[Source material start]

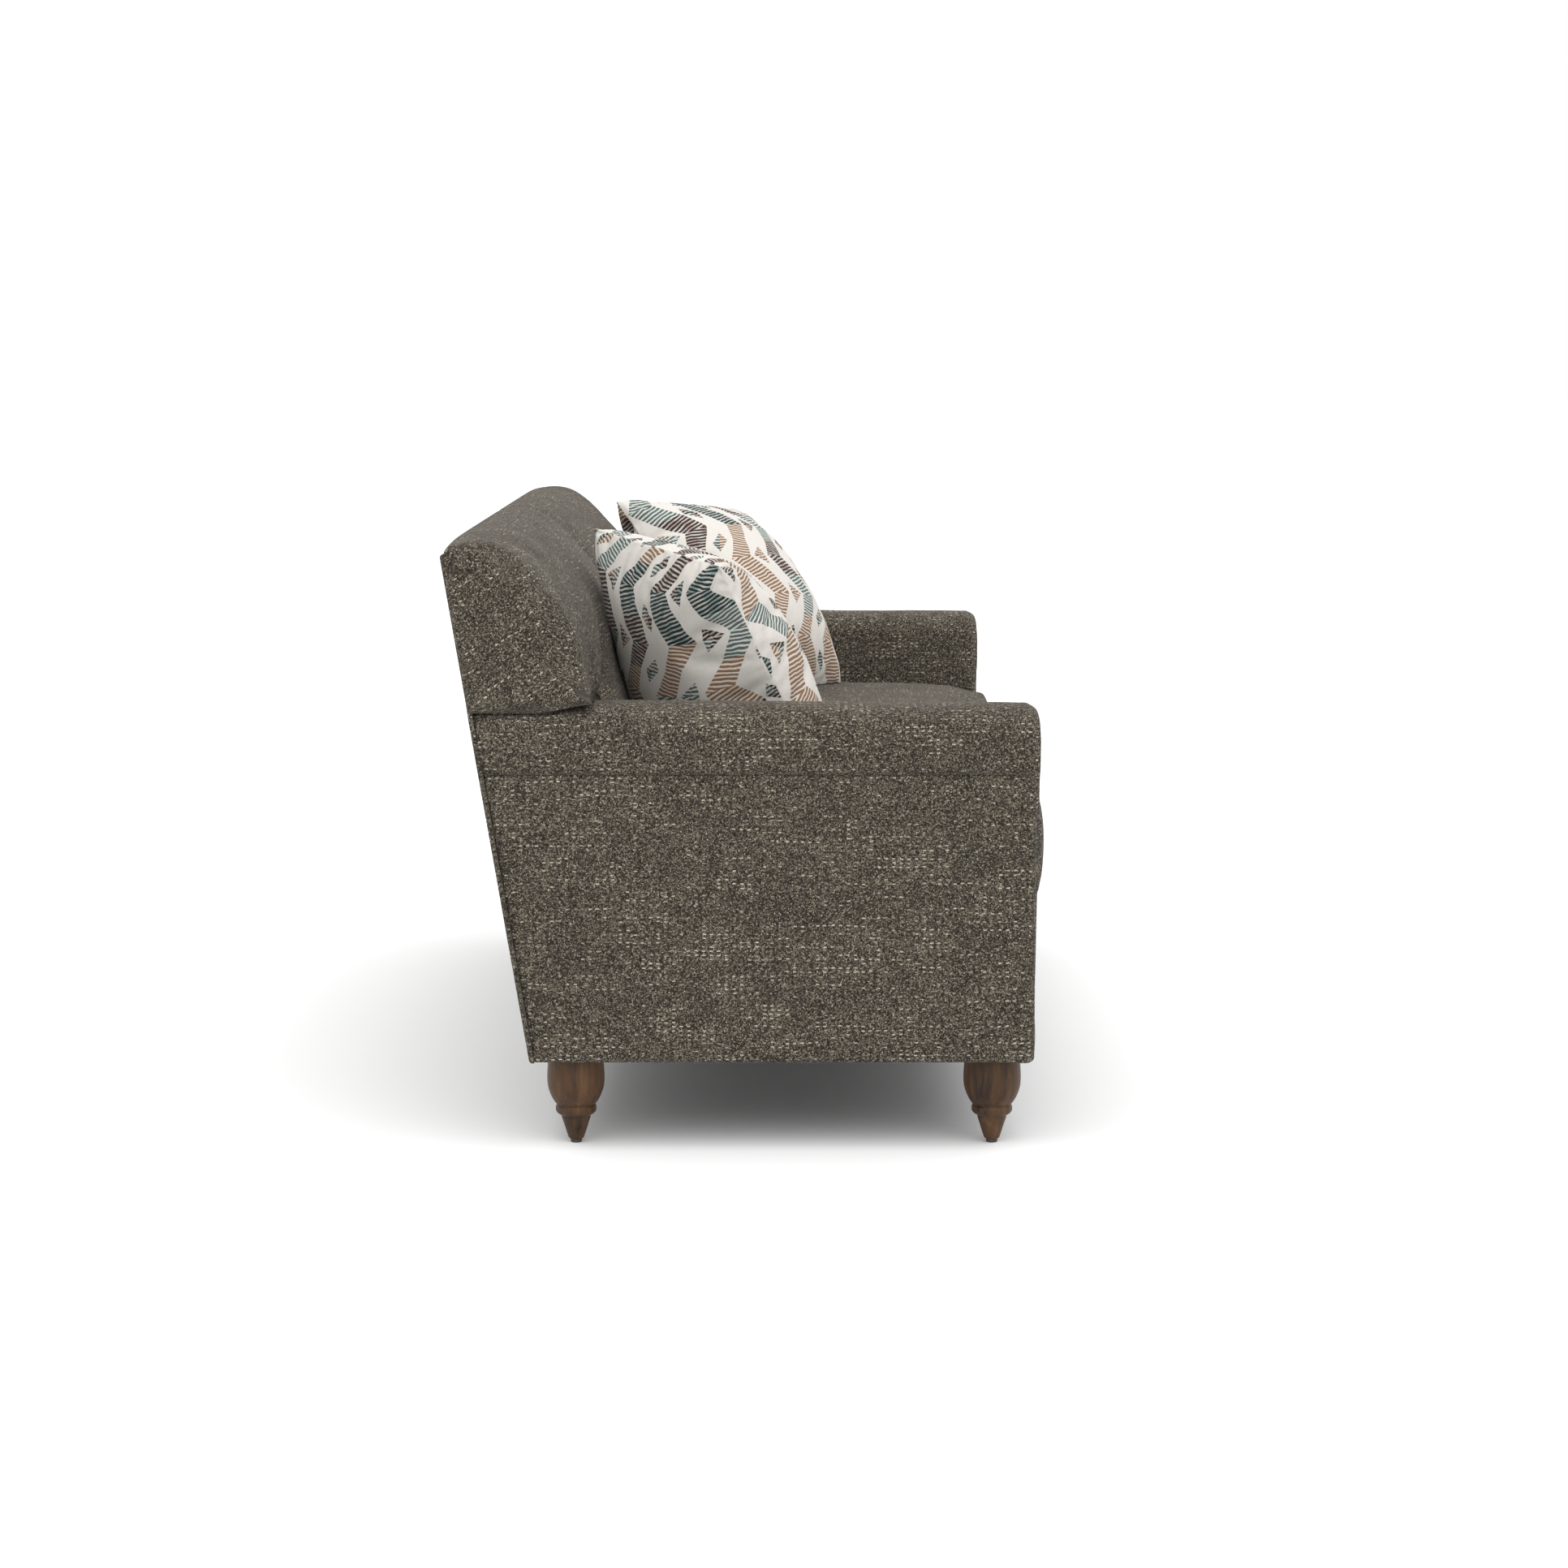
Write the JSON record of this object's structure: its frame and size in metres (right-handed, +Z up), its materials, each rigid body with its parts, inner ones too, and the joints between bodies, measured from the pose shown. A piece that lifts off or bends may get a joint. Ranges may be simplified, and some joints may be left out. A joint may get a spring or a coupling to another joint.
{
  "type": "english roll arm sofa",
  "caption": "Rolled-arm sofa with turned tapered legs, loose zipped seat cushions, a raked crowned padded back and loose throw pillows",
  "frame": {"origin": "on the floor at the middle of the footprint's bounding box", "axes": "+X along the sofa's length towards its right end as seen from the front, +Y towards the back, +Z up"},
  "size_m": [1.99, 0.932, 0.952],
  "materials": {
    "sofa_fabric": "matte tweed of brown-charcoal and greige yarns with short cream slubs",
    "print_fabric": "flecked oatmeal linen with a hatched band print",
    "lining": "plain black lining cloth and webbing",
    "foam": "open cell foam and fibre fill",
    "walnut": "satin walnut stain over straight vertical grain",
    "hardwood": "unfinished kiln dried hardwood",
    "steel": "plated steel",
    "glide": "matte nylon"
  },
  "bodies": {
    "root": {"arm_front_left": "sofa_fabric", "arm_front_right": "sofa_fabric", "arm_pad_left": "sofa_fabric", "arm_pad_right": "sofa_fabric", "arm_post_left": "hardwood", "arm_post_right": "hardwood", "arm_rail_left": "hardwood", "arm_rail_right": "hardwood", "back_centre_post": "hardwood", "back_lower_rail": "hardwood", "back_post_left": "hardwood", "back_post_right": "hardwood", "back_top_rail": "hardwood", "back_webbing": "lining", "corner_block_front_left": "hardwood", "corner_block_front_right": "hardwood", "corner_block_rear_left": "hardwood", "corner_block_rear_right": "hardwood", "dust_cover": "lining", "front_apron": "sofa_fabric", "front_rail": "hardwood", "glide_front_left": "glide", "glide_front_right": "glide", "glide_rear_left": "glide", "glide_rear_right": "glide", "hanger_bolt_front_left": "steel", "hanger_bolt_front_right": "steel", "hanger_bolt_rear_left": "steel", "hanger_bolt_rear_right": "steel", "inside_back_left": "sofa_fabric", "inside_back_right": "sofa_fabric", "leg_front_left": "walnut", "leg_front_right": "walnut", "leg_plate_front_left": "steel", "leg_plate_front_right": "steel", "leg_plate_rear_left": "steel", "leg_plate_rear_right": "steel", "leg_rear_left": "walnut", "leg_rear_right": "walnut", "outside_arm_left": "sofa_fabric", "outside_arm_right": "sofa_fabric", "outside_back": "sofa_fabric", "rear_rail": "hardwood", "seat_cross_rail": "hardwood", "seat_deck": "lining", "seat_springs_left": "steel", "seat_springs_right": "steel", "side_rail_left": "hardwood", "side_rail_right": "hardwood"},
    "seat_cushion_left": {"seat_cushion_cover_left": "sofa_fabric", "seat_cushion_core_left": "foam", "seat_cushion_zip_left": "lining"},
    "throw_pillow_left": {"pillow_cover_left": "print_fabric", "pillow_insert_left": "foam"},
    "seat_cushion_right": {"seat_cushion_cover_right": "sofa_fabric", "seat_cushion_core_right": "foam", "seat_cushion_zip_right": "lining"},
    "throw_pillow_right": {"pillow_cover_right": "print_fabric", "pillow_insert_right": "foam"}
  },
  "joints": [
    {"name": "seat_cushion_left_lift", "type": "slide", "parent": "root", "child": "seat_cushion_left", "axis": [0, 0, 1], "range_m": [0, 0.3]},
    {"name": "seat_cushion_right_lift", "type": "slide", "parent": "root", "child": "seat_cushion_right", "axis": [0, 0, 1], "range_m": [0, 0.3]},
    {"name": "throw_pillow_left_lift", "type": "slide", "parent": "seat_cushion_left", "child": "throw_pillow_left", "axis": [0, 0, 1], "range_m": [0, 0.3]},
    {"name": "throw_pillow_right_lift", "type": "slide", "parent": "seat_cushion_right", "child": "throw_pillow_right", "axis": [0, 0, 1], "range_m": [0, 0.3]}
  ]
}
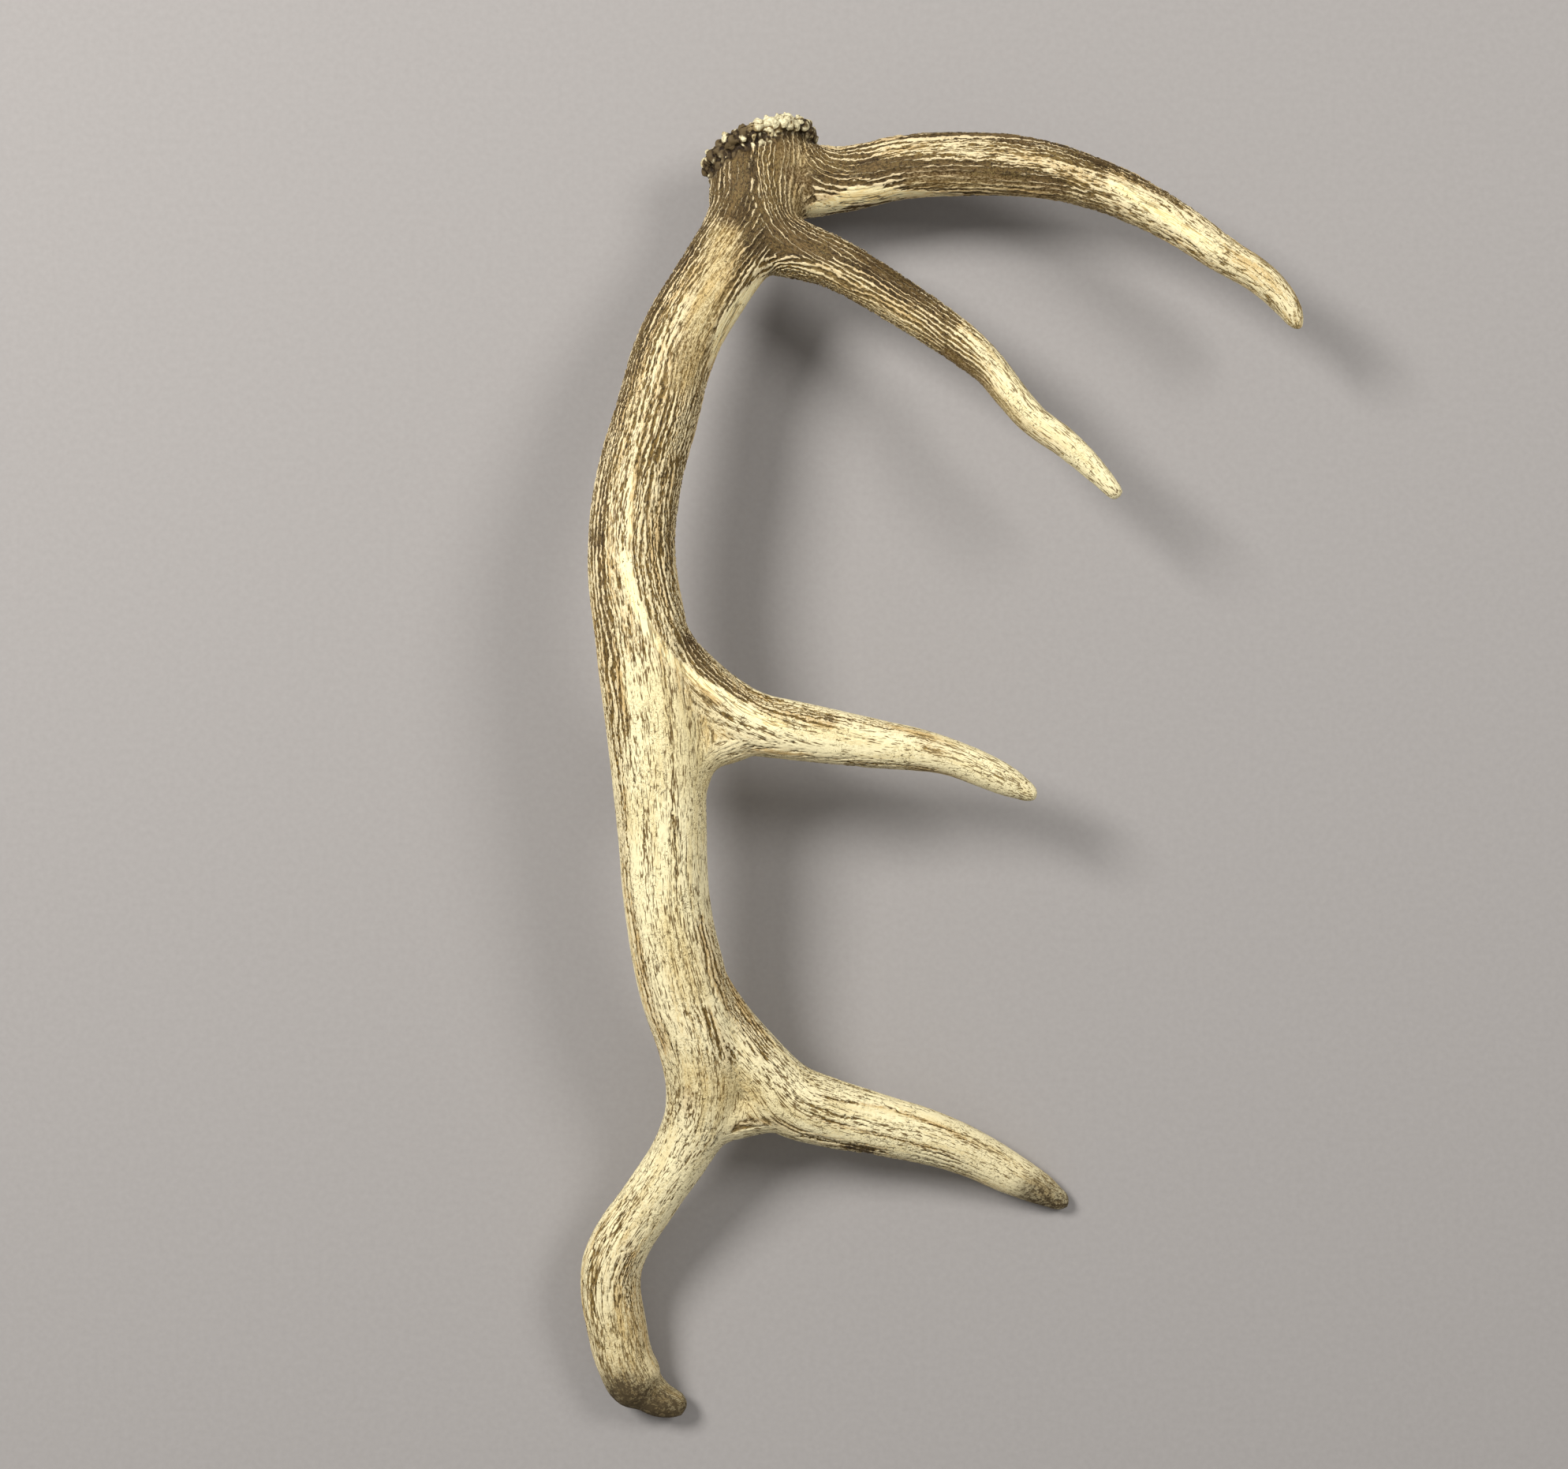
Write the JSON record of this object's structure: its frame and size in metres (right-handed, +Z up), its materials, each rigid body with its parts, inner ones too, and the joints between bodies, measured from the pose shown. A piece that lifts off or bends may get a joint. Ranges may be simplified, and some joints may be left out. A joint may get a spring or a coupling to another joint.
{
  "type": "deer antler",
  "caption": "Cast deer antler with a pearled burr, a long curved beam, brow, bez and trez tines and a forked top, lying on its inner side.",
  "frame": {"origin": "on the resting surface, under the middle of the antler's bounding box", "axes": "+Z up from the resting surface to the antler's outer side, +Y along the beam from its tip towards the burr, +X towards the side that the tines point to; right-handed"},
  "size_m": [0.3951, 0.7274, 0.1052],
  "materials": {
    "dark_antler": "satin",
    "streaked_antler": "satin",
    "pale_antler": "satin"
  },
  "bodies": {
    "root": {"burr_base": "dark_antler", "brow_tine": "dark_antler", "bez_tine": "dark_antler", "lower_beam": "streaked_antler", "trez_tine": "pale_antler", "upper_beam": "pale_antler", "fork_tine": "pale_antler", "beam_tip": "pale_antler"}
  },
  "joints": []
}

[Source material end]

• **Brief**: Write out the records above once more, word for word, with no pictures.

• **Complete response**:
Write the JSON record of this object's structure: its frame and size in metres (right-handed, +Z up), its materials, each rigid body with its parts, inner ones too, and the joints between bodies, measured from the pose shown. A piece that lifts off or bends may get a joint. Ranges may be simplified, and some joints may be left out. A joint may get a spring or a coupling to another joint.
{
  "type": "english roll arm sofa",
  "caption": "Rolled-arm sofa with turned tapered legs, loose zipped seat cushions, a raked crowned padded back and loose throw pillows",
  "frame": {"origin": "on the floor at the middle of the footprint's bounding box", "axes": "+X along the sofa's length towards its right end as seen from the front, +Y towards the back, +Z up"},
  "size_m": [1.99, 0.932, 0.952],
  "materials": {
    "sofa_fabric": "matte tweed of brown-charcoal and greige yarns with short cream slubs",
    "print_fabric": "flecked oatmeal linen with a hatched band print",
    "lining": "plain black lining cloth and webbing",
    "foam": "open cell foam and fibre fill",
    "walnut": "satin walnut stain over straight vertical grain",
    "hardwood": "unfinished kiln dried hardwood",
    "steel": "plated steel",
    "glide": "matte nylon"
  },
  "bodies": {
    "root": {"arm_front_left": "sofa_fabric", "arm_front_right": "sofa_fabric", "arm_pad_left": "sofa_fabric", "arm_pad_right": "sofa_fabric", "arm_post_left": "hardwood", "arm_post_right": "hardwood", "arm_rail_left": "hardwood", "arm_rail_right": "hardwood", "back_centre_post": "hardwood", "back_lower_rail": "hardwood", "back_post_left": "hardwood", "back_post_right": "hardwood", "back_top_rail": "hardwood", "back_webbing": "lining", "corner_block_front_left": "hardwood", "corner_block_front_right": "hardwood", "corner_block_rear_left": "hardwood", "corner_block_rear_right": "hardwood", "dust_cover": "lining", "front_apron": "sofa_fabric", "front_rail": "hardwood", "glide_front_left": "glide", "glide_front_right": "glide", "glide_rear_left": "glide", "glide_rear_right": "glide", "hanger_bolt_front_left": "steel", "hanger_bolt_front_right": "steel", "hanger_bolt_rear_left": "steel", "hanger_bolt_rear_right": "steel", "inside_back_left": "sofa_fabric", "inside_back_right": "sofa_fabric", "leg_front_left": "walnut", "leg_front_right": "walnut", "leg_plate_front_left": "steel", "leg_plate_front_right": "steel", "leg_plate_rear_left": "steel", "leg_plate_rear_right": "steel", "leg_rear_left": "walnut", "leg_rear_right": "walnut", "outside_arm_left": "sofa_fabric", "outside_arm_right": "sofa_fabric", "outside_back": "sofa_fabric", "rear_rail": "hardwood", "seat_cross_rail": "hardwood", "seat_deck": "lining", "seat_springs_left": "steel", "seat_springs_right": "steel", "side_rail_left": "hardwood", "side_rail_right": "hardwood"},
    "seat_cushion_left": {"seat_cushion_cover_left": "sofa_fabric", "seat_cushion_core_left": "foam", "seat_cushion_zip_left": "lining"},
    "throw_pillow_left": {"pillow_cover_left": "print_fabric", "pillow_insert_left": "foam"},
    "seat_cushion_right": {"seat_cushion_cover_right": "sofa_fabric", "seat_cushion_core_right": "foam", "seat_cushion_zip_right": "lining"},
    "throw_pillow_right": {"pillow_cover_right": "print_fabric", "pillow_insert_right": "foam"}
  },
  "joints": [
    {"name": "seat_cushion_left_lift", "type": "slide", "parent": "root", "child": "seat_cushion_left", "axis": [0, 0, 1], "range_m": [0, 0.3]},
    {"name": "seat_cushion_right_lift", "type": "slide", "parent": "root", "child": "seat_cushion_right", "axis": [0, 0, 1], "range_m": [0, 0.3]},
    {"name": "throw_pillow_left_lift", "type": "slide", "parent": "seat_cushion_left", "child": "throw_pillow_left", "axis": [0, 0, 1], "range_m": [0, 0.3]},
    {"name": "throw_pillow_right_lift", "type": "slide", "parent": "seat_cushion_right", "child": "throw_pillow_right", "axis": [0, 0, 1], "range_m": [0, 0.3]}
  ]
}
Write the JSON record of this object's structure: its frame and size in metres (right-handed, +Z up), its materials, each rigid body with its parts, inner ones too, and the joints between bodies, measured from the pose shown. A piece that lifts off or bends may get a joint. Ranges may be simplified, and some joints may be left out. A joint may get a spring or a coupling to another joint.
{
  "type": "deer antler",
  "caption": "Cast deer antler with a pearled burr, a long curved beam, brow, bez and trez tines and a forked top, lying on its inner side.",
  "frame": {"origin": "on the resting surface, under the middle of the antler's bounding box", "axes": "+Z up from the resting surface to the antler's outer side, +Y along the beam from its tip towards the burr, +X towards the side that the tines point to; right-handed"},
  "size_m": [0.3951, 0.7274, 0.1052],
  "materials": {
    "dark_antler": "satin",
    "streaked_antler": "satin",
    "pale_antler": "satin"
  },
  "bodies": {
    "root": {"burr_base": "dark_antler", "brow_tine": "dark_antler", "bez_tine": "dark_antler", "lower_beam": "streaked_antler", "trez_tine": "pale_antler", "upper_beam": "pale_antler", "fork_tine": "pale_antler", "beam_tip": "pale_antler"}
  },
  "joints": []
}